NIL
House cancels vote on college sports NIL bill
House leaders canceled a vote Wednesday on a bill that would create a national framework for college athletes to receive compensation for their name, image and likeness, known as NIL deals.
The measure had been teed up for a floor debate and vote Wednesday afternoon but apparently did not have enough votes to pass after a handful of Freedom Caucus members aired concerns.
“The SCORE Act (college sports) is well-intended but falls short and is not ready for prime time,” Rep. Chip Roy, R-Texas, posted Wednesday ahead of the scheduled floor debate. “Why is Congress even involved?”
An aide familiar with discussions said opposition is steep enough that leadership likely won’t attempt to bring it to the floor later this week, either. With a slim majority, House Republicans can only afford to lose a few GOP votes when Democrats oppose a bill.
The bill from Rep. Gus Bilirakis, R-Fla., would codify college athletics rules changes and preempt conflicting state laws on the legal right of athletes to sign NIL deals. It would also give the NCAA and major sports conferences limited immunity from future lawsuits.
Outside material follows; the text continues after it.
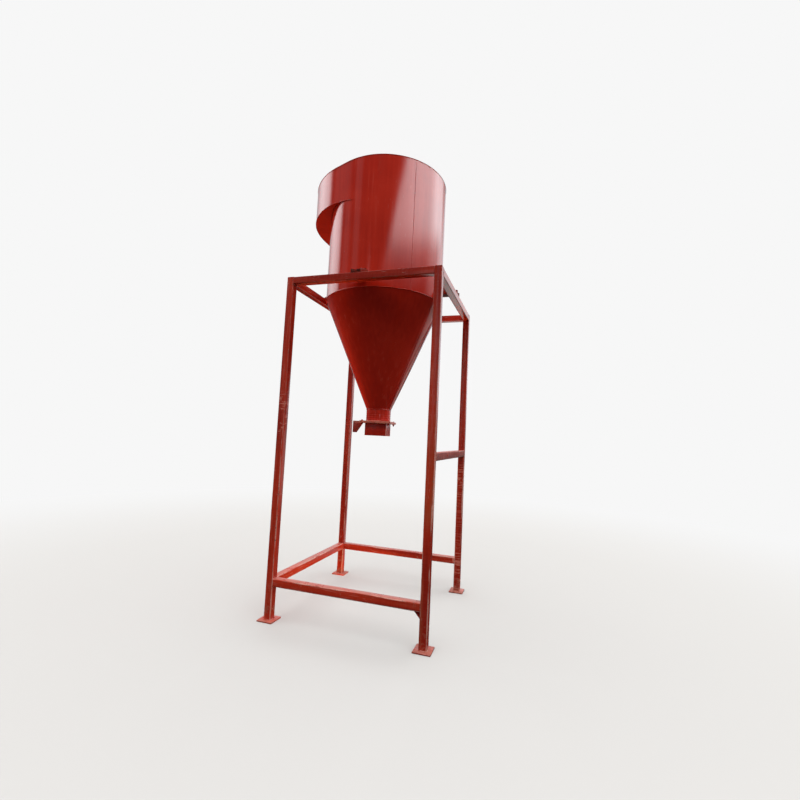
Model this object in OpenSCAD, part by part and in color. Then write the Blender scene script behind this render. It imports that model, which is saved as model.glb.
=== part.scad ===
// Cyclone separator: a welded sheet-steel vessel hung in a square tube stand.
// Millimetres. +Z is up, -Y is the front, and the feet stand on z = 0.
// The origin is at the middle of the whole footprint, so the stand's axis
// lies at stand_x.

/* [Stand] */
// Outside width of the stand, along X
stand_w = 1300; // [1200:10:1500]
// Outside depth of the stand, along Y
stand_d = 1300; // [1240:10:1500]
// Height of the top beams' upper face
stand_h = 2720; // [2700:10:2900]
// Side of the square tube
tube = 60; // [40:1:62]
// Wall of the square tube
tube_wall = 4; // [2:0.5:6]
// Height of the low beams' upper face
low_beam_top = 320; // [150:10:700]
// Height of the right side's middle beam, at its upper face
mid_beam_top = 1355; // [900:5:1400]
// Side of each square foot plate
foot_side = 130; // [90:5:200]
// Thickness of each foot plate
foot_t = 10; // [6:1:20]

/* [Vessel] */
// Outside diameter of the barrel
barrel_d = 1050; // [900:10:1060]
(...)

[Related: Should college athletes be employees? House panels say no]
Advocates of the measure say it sets universities and athletes on “stable ground” and shields the NCAA and conferences from continuous challenges from college athletes, who point to billion-dollar deals for broadcast rights to games and other agreements.
Although the majority of House Republicans support the measure, the rule allowing for floor consideration of the measure barely squeaked by as Roy and Republicans Scott Perry of Pennsylvania and Byron Donalds of Florida joined Democrats in opposing it.
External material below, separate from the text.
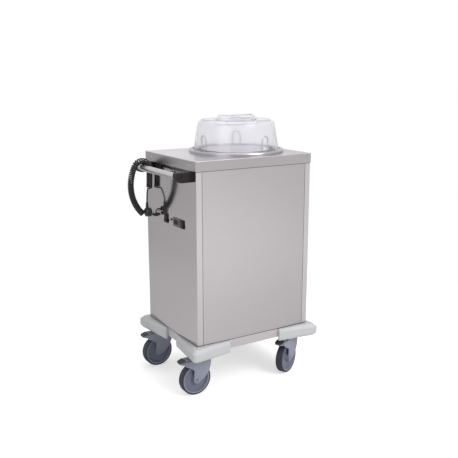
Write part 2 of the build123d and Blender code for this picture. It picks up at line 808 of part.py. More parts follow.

Rep. Michael Baumgartner, R-Wash., is also opposed to the bill in its current form, although he voted in favor of the rule. Baumgartner had introduced an amendment during consideration at the Rules Committee that sought to extend restrictions on coaches, including one to cap coach compensation.
Roy, in his post, criticized the bill for not extending restrictions for contracts and buyouts to coaches, who currently receive “absurd contracts” during and after employment. He also echoed Democrats’ concerns over language that “empowers” the NCAA, which he said “failed miserably to protect college sports & athletes for decades.”
Roy wrote that “the bill leaves decision-making heavily to the ncaa & the absurdly massive super conferences that have given us a broken college football system rather than just fixing it & restoring smaller conferences that reflect regional traditions, sanity, and limiting travel absurdities.”
Democrats largely oppose the bill, arguing that language that would ban college athletes from being employees of the universities they play for boxes athletes out of workforce benefits and unionization opportunities.
House Energy and Commerce ranking member Frank Pallone Jr., D-N.J., at a Rules Committee meeting Monday, called the measure a “giant gift” to the NCAA, adding it “does not reflect the concerns of the Democratic Party or the Democratic leadership” despite six Democratic co-sponsors.